Thursday morning I landed at the Oslo Airport, took the train to the main station, changed to a tram out to the university, and met with a colleague in history of medicine. He let me have lunch with his department, I admired his new book on the history of tuberculosis in Tanzania that had just arrived, and then I set out for my Air BnB in the Majorstuen neighborhood. For the 24 hours until my conference started, I had rented a bedroom with a full bathroom in an apartment in an old building from the turn of the previous century, with use of the kitchen and living room. She even let me wash a load of laundry.
My goal for the afternoon was the Vigelandsparken at the center of Frognerparken. This is a large, open-air sculpture park with more than 200 pieces set among flower beds and water features. It was the brainchild and life's work of Gustav Vigeland (1869-1943), who spent four decades creating a variety of mostly life-sized, unclothed human forms alone and in family groups.

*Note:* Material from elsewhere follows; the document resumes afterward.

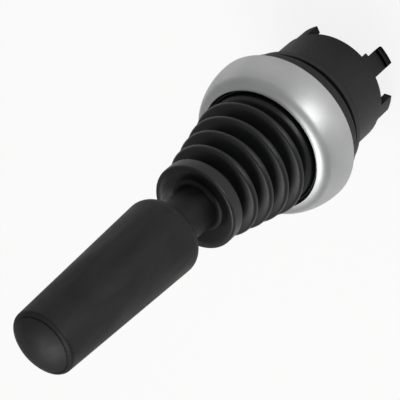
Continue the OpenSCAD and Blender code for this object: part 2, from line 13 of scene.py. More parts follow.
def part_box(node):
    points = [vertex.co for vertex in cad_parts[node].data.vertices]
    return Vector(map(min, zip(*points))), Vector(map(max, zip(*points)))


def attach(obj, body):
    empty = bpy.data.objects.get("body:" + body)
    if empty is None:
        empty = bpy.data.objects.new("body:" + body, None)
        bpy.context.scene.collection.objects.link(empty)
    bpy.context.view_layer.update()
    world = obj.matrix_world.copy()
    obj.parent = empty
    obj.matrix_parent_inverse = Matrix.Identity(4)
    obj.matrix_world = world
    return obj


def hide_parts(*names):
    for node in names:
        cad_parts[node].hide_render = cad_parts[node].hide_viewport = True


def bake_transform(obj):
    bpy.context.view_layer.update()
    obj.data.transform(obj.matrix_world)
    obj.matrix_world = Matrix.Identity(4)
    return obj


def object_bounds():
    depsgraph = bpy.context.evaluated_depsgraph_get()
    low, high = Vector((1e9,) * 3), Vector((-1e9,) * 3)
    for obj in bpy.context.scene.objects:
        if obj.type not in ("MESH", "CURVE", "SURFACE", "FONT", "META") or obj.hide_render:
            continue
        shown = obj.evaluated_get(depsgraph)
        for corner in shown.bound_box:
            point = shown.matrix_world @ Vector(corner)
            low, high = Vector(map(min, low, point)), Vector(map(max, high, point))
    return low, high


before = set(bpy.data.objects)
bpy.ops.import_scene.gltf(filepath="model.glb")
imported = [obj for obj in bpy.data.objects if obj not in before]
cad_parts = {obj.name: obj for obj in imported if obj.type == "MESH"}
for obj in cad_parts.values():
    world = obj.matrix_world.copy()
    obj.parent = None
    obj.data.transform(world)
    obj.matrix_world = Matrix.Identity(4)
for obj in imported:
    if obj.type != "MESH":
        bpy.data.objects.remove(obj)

bl_info = {
    "name": "Industrial joystick head",
    "version": (1, 0, 0),
    "blender": (4, 5, 0),
    "location": "View3D > Sidebar > Joystick",
    "description": "Builds the visible pieces and finishes of a panel-mounted joystick",
    "category": "Object",
}

MM = 0.001
CAD_BOX = [list(corner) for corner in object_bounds()]
SIDES = ("right", "left", "back", "front")
WHITE = (1, 1, 1, 1)

# points nearer than this are one point
TOUCHING = 1e-7
# edges that turn by more than this stay sharp, on solid pieces and on the thin wall of the folds
SHARP = math.radians(35)
WALL_SHARP = math.radians(50)

# how finely round shapes are divided
GRIP_SEGMENTS = 128
BELLOWS_SEGMENTS = 144
DOME_STEPS = 16
ARC_STEPS = 12
FOLD_BEND_POINTS = 7
COIL_POINTS = 240
WIRE_SIDES = 12
HEAD_SIDES = 40
SHANK_SIDES = 24

# corners of one fold, in order from the collar towards the foot
FOLD_CORNERS = ("Upper root", "Upper crest", "Lower crest", "Lower root")

# half widths of the bellows' foot and of the flange that the retaining ring clamps
FOOT_RADIUS = 10.7 * MM
FLANGE_RADIUS = 12.3 * MM

# the camera's place and directions, fitted to the view in the photo
CAMERA_PLACE = (-0.0003, 0.1990, 0.2065)
CAMERA_RIGHT = (0.665, 0.492, -0.561)
CAMERA_UP = (-0.747, 0.439, -0.500)
SENSOR_MM = 36

# the soft boxes: the key's direction is given as right, up and towards the camera
LAMP_DISTANCE = 0.45
KEY_FROM_CAMERA = (0.55, 0.28, 0.78)
KEY_WIDTH = 0.22
FILL_DIRECTION = (0.35, -0.25, 1.0)
FILL_WIDTH = 0.30

# half width of the floor, and how much of what the camera sees of it is even white
FLOOR_REACH = 3.0
FLOOR_GLOW = 0.86


def radius_of(name):
    """Half width of a round frame node."""
    low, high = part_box(name)
    return (high.x - low.x) / 2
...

After entering through a semi-circular gate, you walk down a long, tree-lined alley to the bridge lined with 58 bronze figures.
Beyond the bridge is a rose garden.
Next comes the Fountain with its life cycle.
More gardens before the very phallic "Monolith" at the top of the hill.
Around its column of striving bodies are granite couples and families.
Beyond another set of gardens and a grassy slope is "The Wheel of Life."
Above: peeking over the last wall, a fountain greets park-goers from the north.
Below: looking south back down the slope toward the monolith.